WHAT YOU SHOULD DO: Everything from the first line to the line containing "the hand-carved original." is to be repeated exactly; nothing past it.

DATASET EXTRACT:
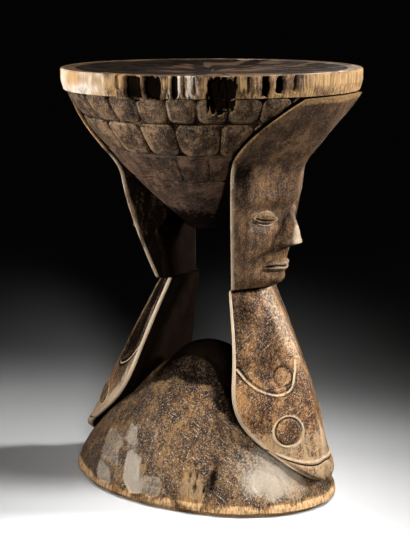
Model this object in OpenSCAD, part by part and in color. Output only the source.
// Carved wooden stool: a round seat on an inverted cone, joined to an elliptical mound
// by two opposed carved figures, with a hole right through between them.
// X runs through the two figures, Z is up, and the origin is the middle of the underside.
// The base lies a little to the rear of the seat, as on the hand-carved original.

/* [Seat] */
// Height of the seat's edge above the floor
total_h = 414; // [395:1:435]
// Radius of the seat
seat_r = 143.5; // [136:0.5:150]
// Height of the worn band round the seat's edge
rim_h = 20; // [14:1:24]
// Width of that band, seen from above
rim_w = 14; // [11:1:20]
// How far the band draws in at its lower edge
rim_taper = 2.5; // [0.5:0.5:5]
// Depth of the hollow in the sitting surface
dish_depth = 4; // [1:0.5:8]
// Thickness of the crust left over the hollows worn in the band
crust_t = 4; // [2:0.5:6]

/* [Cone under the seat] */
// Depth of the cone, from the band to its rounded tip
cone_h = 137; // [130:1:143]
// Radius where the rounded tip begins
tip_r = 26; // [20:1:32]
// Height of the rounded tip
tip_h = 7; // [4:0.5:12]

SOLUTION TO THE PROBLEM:
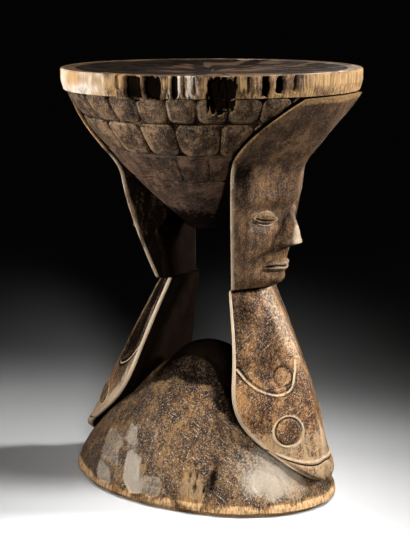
Model this object in OpenSCAD, part by part and in color. Output only the source.
// Carved wooden stool: a round seat on an inverted cone, joined to an elliptical mound
// by two opposed carved figures, with a hole right through between them.
// X runs through the two figures, Z is up, and the origin is the middle of the underside.
// The base lies a little to the rear of the seat, as on the hand-carved original.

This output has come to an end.